Things Will Get Worse Before They Get Better

I agree with analyst Meredith Whitney, who says the official unemployment number will eventually reach 13%-14%, barring a politically impossible second stimulus that’s bigger than the first one was.

And home prices are not likely to rebound nationally until Q4 2011 at the earliest, but probably not until mid-2012.

And that’s the rub, folks. We are headed for a double-dip recession unless a Thanksgiving miracle occurs and real estate rebounds, and I wouldn’t hold your breath.

Unemployment, the housing market and tight credit will continue to be huge drags on consumers throughout 2010, and they will cut back even more to cope. And some of these changes will become semi-permanent behaviors, lasting for many years after the economy has healed itself.

A Nasty Cycle

With consumer spending accounting for up to 70% of GDP, we’re in for a nasty cycle. Sluggish consumer spending means more unemployment, which means more mortgage defaults, which means more foreclosures, which means more home inventory, which means lower home prices, which means more homeowners underwater, which means reduced spending, which means more unemployment … you get the picture.

The cycle will stop six months before home prices truly bottom — like I said, mid-2011 at the earliest.

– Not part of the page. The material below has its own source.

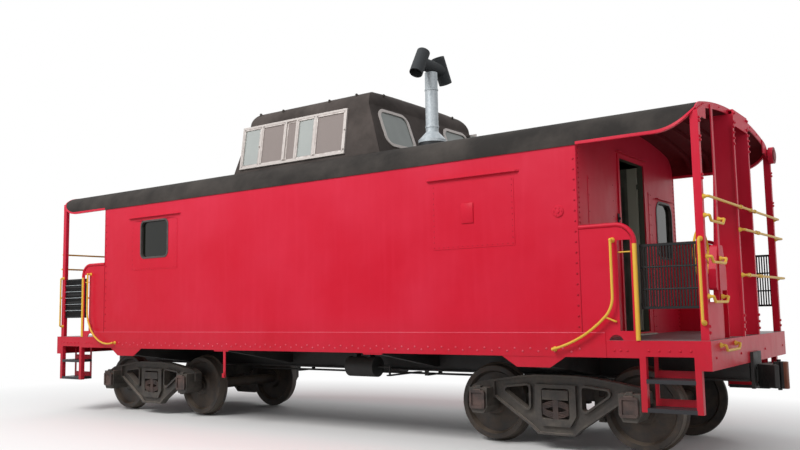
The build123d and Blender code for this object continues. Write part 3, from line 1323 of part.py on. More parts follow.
def brake_beams():
    """A beam across the truck inside each wheelset, hung from the side frames, with a
    shoe at each wheel."""
    x = (BEAM_X, BEAM_X + BEAM_WIDTH)
    beam = block(x, (-SHOE_Y[1], SHOE_Y[1]), (AXLE_Z - BEAM_DEPTH, AXLE_Z))
    ring = Pos(WHEELBASE / 2, 0, AXLE_Z) * Rot(90, 0, 0) * Cylinder(TREAD_RADIUS + SHOE_GAP, 4 * HALF)
    middle = (SHOE_Y[0] + SHOE_Y[1]) / 2
    hanger = (middle - HANGER_BAR / 2, middle + HANGER_BAR / 2)
    frame = SIDE_FRAME_Y - SIDE_FRAME_THICKNESS / 2
    half = block((x[1], x[1] + SHOE_DEPTH), SHOE_Y, SHOE_Z) - ring
    half += block(x, hanger, (AXLE_Z, HANGER_Z))
    half += block(x, (hanger[0], frame), (HANGER_Z, HANGER_Z + HANGER_ARM))
    beam += half
    beam += mirrored(half)
    return beam, turned(beam)


os.makedirs("parts", exist_ok=True)

save("underframe", *underframe())
save("floor", floor_plate())
save("side_near", side_panel())
save("side_far", turned(side_panel()))
front_wall = [end_wall(), *hinge_straps()]
save("end_wall_front", *front_wall)
save("end_wall_rear", *[turned(piece) for piece in front_wall])
save("roof", main_roof())
save("cupola", cupola())
frames = [lookout_frame(), side_window_frame(), end_window_frame()]
panes = [lookout_glass(), side_window_glass(), end_window_glass()]
for y in (-CUPOLA_END_Y, CUPOLA_END_Y):
    frames.append(cupola_gasket(y))
    panes.append(cupola_end_glass(y))
save("window_frames", *frames, *[turned(piece) for piece in frames])
save("window_glass", *panes, *[turned(piece) for piece in panes])
save("door_front", open_door())
save("door_rear", turned(shut_door()))
save("chimney_pipe", chimney_pipe())
save("chimney_cowl", chimney_cowl())
save("air_brake", *air_brake())
save("marker_lamp", marker_lamp())

near_steps = steps()
near_panel = waist_panel()
near_cap = waist_cap()
for end, place, gate_rails in (("front", Rot(0, 0, 0), 2), ("rear", Rot(0, 0, 180), 6)):
    near_gate = gate(gate_rails)
    grabs = handrails(SIDE_GRAB_KNEES[end])
    save(f"roof_end_{end}", place * end_roof())
    save(f"roof_trim_{end}", place * roof_trim())
    save(f"platform_{end}", place * platform())
    save(f"end_posts_{end}", *[place * post for post in end_posts()])
    save(f"steps_{end}", place * near_steps, place * mirrored(near_steps))
    panels = [near_panel, near_cap, mirrored(near_panel), mirrored(near_cap)]
    save(f"waist_panels_{end}", *[place * piece for piece in panels])
    save(f"gates_{end}", place * near_gate, place * mirrored(near_gate))
    save(f"handrails_{end}", *[place * grab for grab in grabs])
    save(f"hand_brake_{end}", *[place * piece for piece in hand_brake()])
    save(f"coupler_{end}", *[place * piece for piece in coupler()])
    centre = Pos(TRUCK_X if end == "front" else -TRUCK_X, 0, 0)
    save(f"side_frames_{end}", centre * side_frame(), centre * mirrored(side_frame()))
    save(f"journal_lids_{end}", *[centre * lid for lid in journal_lids()])
    save(f"truck_bolster_{end}", centre * truck_bolster())
    save(f"springs_{end}", *[centre * stack for stack in springs()])
    save(f"brake_beams_{end}", *[centre * beam for beam in brake_beams()])
    for axle, x in (("outer", WHEELBASE / 2), ("inner", -WHEELBASE / 2)):
        shift = x if end == "front" else -x
        save(f"wheelset_{end}_{axle}", centre * Pos(shift, 0, AXLE_Z) * wheelset())
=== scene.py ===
# %% [markdown]
# A steel cabin car in its last coat of red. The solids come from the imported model, which
# fixes every size and place. This lesson gives them their finishes and adds what is too
# small for the model: rivets, bolts, laps, window sashes, feet of handrails and clamps.
# The frame is loaded first, because everything after it takes its places from there.

# %% Load the frame
from math import cos, pi, radians, sin

import bmesh
import bpy
from mathutils import Matrix, Vector


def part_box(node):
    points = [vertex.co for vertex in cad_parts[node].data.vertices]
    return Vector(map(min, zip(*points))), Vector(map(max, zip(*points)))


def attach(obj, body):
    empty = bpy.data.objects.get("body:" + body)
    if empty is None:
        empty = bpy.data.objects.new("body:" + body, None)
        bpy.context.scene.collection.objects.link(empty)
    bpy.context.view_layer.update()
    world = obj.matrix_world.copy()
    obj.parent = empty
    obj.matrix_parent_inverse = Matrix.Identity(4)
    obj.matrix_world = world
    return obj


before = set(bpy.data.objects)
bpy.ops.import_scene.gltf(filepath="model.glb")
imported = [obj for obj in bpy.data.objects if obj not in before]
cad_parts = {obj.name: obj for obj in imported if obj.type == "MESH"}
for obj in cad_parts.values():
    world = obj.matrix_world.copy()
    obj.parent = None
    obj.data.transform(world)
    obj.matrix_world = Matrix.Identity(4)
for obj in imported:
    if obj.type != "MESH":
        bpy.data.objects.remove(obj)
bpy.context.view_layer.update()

# %% [markdown]
# Places that many pieces share are read from the model's own boxes, or written down once
# where a box doesn't give them. What is true of one end is true of the other turned half
# round, and much of one side is true of the other mirrored, so a detail is made once and
# then set down at each of its places.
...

When the Kindness Runs Out

The market has ignored these facts since March. The economy and the market have diverged, and the latter has acted in a very Thanksgiving-y way — treating everyone (except short sellers) with great kindness and charity. But, as it goes with individuals, that kindness has limits.

Those limits will be reached not when the pundits say so, or when the technical whizzes declare the charts have changed. Rather, this charitable rally will end when enough traders realize investors are going to shun equities because we are entering the second leg of the recession. I believe this will happen around the end of the first quarter of 2010.

The best thing to do is be prepared. Start looking at puts on the S&P 500 (SPX), credit spreads with a downside bias, and so on. (Check out 9 Ways to Profit From the Market’s Fall.)

One More Thing to Remember …

While we are in for some more tough times ahead, remember that money is a subset of life, and that there are many other more important things.

I urge you to invite the relative you really cannot stand (and no one can) to dinner. Give a fast-food gift certificate to the homeless person you usually shun or, if it’s cold where you live, buy some extra hats and gloves and leave them where they can be found.

Human charity is an amazing thing, and the world would be a much kinder place if we all showed just a tiny bit more of it.

I wish you and your loved ones a very happy Thanksgiving!